Personal Loan EMI: To give more control to borrowers, the Reserve Bank of India (RBI) has clarified the norms for switching personal loan interest rates. According to the new guidelines, banks will have to give flexibility to borrowers to switch from floating to fixed interest rates when the interest rates of their loans are reset. This development is to give borrowers control over their loan terms and avoid uncertainty in the event of changing interest rates.
Highlights of RBI Guidelines
RBI’s new directives have been explained through an FAQ which is applicable when the floating interest rates are reset. Here are some key points:
1. Mandatory Fixed Rate Option:
Banks must provide borrowers with the option of fixed interest rate product for every EMI-based personal loan category.
2. Flexibility during Interest Rate Reset:
Borrowers whose loans are on floating interest rate should be given the option to switch to fixed rate once the interest rate is reset.
Example: If Mr. X has taken a personal loan at 11% floating rate and after 6 months the bank reduces the interest rate to 12%, then the bank must inform Mr. X and provide him the option to switch to fixed rate.
3. Comprehensive Coverage:
The guidelines are applicable to every EMI-based personal loan, whether linked to an external or internal benchmark. This is inclusive for both existing and new borrowers.
Options for Borrowers
Once the interest rate is reset, borrowers have 3 options to manage their loans:
1. Adjust Loan Tenure or EMI Amount:
o Borrowers can choose to increase the loan tenure, increase the EMI amount or a combination of both. This will reduce the monthly budget burden.
2. Switch to Fixed Rate:
o Banks will have to give borrowers the option to switch to fixed interest rate. This option is more useful in situations when interest rates are rising, as it gives stability and predictability in payments.
3. Prepay the loan:
Borrowers can prepay their loans partially or fully at any time. This will reduce the overall interest burden.

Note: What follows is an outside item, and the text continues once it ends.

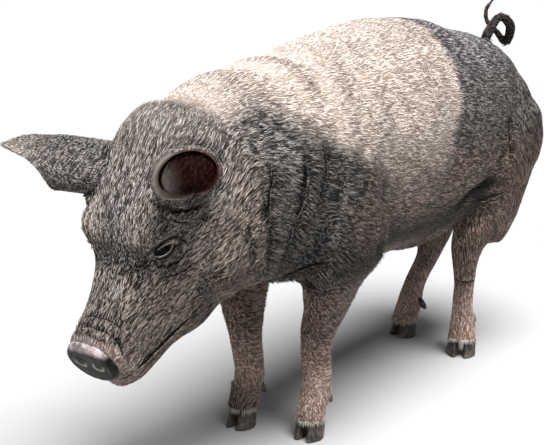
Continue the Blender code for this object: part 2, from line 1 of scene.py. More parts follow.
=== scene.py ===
"""A standing pig with its head lowered: one skin over the solids of its flesh, with folds, lids and lips,
a coat of short bristles, wet eyes and horn claws, on a pale floor under soft light."""

from math import cos, pi, radians, sin

import bmesh
import bpy
import numpy as np
from mathutils import Matrix, Vector
from mathutils.bvhtree import BVHTree
from mathutils.kdtree import KDTree


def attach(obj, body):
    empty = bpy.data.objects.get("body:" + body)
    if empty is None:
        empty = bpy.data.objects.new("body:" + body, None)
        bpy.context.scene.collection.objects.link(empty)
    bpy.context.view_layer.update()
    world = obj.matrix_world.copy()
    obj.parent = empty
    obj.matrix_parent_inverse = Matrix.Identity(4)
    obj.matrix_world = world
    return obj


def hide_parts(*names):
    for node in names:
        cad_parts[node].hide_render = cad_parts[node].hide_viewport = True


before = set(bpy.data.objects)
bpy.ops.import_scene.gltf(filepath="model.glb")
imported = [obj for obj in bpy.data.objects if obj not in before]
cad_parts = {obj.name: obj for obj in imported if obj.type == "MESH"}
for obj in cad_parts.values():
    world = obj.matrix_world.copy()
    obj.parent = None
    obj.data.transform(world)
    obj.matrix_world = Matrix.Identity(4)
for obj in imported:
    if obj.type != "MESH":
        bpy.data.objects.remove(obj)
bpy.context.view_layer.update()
rng = np.random.default_rng(11)

# -------------------- places on the pig

MIDDLE_LEFT, MIDDLE_BACK = -0.0010, 0.1193  # where the shoulder's own zero lies in the row frame
NOSE_FORWARD, NOSE_HEIGHT = 0.802, 0.315
HEAD_PITCH, NOSE_FACE_PITCH = radians(46), radians(30)
NOSE_HALF_WIDTH, NOSE_HALF_HEIGHT, NOSE_THICKNESS = 0.0525, 0.0405, 0.027
EYE_BACK, EYE_UP, EYE_SIDE, EYE_RADIUS = 0.199, 0.050, 0.067, 0.0183

# Where each ear grows, in the head's terms: back, up and aside.
EAR_ROOTS = {"left": (0.308, 0.108, 0.099), "right": (0.298, 0.092, 0.087)}
EAR_LENGTH, EAR_THICKNESS = 0.172, 0.0046
EAR_BEND = {"left": -0.004, "right": 0.030}
EAR_CURL, EAR_CURL_ACROSS = 0.0400, 0.0535
EAR_FLARE = {"left": (0.88, 0.12), "right": (1.0, -0.25)}
EAR_HALF_ARCS = (0.122, 0.122, 0.117, 0.096, 0.068, 0.041, 0.025, 0.014, 0.002)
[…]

Additional Costs and Disclosures
RBI guidelines promote borrower-friendly practices but also allow banks to charge certain charges to switch between floating and fixed rates. These charges (service charges or administrative fees) have to be disclosed in a transparent manner in the loan sanction letter and at the time of revisions. Borrowers should be aware of these costs and take their decisions accordingly.
Benefits for Borrowers
The new guidelines create a transparent and flexible lending environment for borrowers. Some of its benefits are:
• Enhanced Control: Borrowers can take decisions according to their financial goals and market conditions.
• Stability in Payments: Switching to fixed rate provides protection from uncertainty of rising interest rates.
• Transparency: Mandatory disclosure of associated costs protects borrowers from unexpected charges.
Conclusion
RBI’s new norms on resetting of floating interest rates is a big step towards financial inclusivity and borrower empowerment. Providing fixed rate options and bringing transparency in associated costs promotes an equitable and borrower-friendly financial system.
This is an opportunity for borrowers to re-assess their loan strategies and choose options according to their financial needs and risk appetite. Whether it’s taking payment stability at a fixed rate, managing budget better by adjusting EMIs, or making prepayments to reduce interest costs, the new guidelines provide borrowers with the necessary tools and information to make prudent financial decisions.